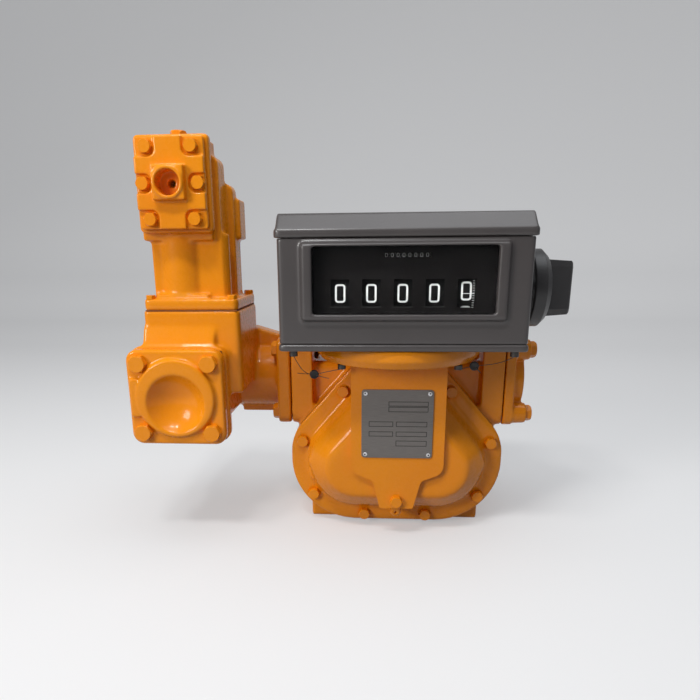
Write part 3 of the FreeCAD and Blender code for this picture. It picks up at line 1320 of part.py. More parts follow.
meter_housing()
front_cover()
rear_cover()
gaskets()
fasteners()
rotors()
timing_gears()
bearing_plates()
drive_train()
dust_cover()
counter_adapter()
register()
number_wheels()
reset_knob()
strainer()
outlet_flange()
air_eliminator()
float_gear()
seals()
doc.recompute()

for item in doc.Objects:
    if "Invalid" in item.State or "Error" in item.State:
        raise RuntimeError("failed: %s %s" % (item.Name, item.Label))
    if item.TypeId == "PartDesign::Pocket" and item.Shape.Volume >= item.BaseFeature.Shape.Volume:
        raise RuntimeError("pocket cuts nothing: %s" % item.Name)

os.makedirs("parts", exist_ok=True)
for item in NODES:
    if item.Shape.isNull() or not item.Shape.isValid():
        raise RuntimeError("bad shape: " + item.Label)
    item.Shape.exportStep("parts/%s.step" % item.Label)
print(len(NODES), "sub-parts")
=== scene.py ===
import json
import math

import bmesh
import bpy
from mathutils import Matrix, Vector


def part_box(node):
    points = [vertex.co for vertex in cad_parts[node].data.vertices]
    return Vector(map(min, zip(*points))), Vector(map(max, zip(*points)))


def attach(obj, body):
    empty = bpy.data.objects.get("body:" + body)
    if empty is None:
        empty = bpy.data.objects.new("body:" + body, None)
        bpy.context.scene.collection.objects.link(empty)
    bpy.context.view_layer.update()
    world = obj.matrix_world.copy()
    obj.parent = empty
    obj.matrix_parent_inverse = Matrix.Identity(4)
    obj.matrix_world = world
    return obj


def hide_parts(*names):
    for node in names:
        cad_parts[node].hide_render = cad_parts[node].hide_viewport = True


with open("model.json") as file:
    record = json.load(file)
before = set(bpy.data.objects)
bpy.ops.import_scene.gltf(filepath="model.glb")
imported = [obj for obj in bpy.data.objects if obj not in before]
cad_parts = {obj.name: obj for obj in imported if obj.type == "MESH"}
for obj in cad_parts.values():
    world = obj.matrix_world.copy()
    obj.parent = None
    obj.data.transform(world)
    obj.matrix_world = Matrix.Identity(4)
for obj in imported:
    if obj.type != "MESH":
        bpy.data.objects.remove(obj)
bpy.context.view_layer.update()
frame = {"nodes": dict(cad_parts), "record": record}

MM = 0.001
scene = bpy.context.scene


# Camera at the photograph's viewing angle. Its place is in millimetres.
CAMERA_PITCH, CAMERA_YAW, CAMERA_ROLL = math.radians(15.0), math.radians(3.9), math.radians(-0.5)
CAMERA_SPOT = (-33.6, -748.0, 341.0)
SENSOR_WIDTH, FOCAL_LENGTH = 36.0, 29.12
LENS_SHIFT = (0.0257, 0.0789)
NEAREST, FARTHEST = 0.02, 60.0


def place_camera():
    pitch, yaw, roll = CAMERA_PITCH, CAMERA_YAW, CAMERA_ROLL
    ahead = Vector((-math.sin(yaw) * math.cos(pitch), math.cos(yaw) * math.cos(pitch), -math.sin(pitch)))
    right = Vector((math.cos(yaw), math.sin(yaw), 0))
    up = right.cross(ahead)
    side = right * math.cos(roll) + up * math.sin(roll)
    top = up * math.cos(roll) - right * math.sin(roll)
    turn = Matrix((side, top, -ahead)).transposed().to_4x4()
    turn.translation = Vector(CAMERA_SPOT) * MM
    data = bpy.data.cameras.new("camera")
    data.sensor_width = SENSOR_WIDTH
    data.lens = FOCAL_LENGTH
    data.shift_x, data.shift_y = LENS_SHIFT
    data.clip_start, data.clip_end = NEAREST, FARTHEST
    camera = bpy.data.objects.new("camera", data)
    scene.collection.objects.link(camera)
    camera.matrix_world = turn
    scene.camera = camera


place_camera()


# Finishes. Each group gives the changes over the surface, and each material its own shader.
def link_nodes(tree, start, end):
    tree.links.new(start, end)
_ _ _
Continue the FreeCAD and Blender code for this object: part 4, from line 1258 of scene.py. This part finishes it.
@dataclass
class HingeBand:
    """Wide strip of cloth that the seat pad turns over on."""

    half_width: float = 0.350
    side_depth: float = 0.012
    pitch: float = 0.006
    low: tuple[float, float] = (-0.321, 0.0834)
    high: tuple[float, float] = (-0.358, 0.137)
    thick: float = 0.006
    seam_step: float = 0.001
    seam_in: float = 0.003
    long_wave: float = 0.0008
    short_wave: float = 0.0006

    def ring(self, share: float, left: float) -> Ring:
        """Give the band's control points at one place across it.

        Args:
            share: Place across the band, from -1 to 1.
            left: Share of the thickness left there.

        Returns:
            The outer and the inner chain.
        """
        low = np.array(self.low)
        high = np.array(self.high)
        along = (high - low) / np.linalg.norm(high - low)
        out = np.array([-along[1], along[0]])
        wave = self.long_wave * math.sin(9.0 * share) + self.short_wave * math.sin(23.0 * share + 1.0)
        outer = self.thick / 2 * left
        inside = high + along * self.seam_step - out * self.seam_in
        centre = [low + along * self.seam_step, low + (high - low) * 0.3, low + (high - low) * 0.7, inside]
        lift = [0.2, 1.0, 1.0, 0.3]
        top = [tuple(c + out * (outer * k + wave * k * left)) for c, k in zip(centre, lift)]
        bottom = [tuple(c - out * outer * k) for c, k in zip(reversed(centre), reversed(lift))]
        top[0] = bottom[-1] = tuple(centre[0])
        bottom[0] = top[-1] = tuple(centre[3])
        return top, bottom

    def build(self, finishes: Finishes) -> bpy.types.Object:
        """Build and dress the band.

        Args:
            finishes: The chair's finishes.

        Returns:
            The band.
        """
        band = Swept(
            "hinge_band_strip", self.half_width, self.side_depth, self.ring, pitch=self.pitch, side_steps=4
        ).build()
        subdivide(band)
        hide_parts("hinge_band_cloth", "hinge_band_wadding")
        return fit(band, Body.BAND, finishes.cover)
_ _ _
### Objective
Search the records for the word "points" and copy every line where it occurs.

### Task solution
    points = [vertex.co for vertex in cad_parts[node].data.vertices]
    return Vector(map(min, zip(*points))), Vector(map(max, zip(*points)))
        """Give the band's control points at one place across it.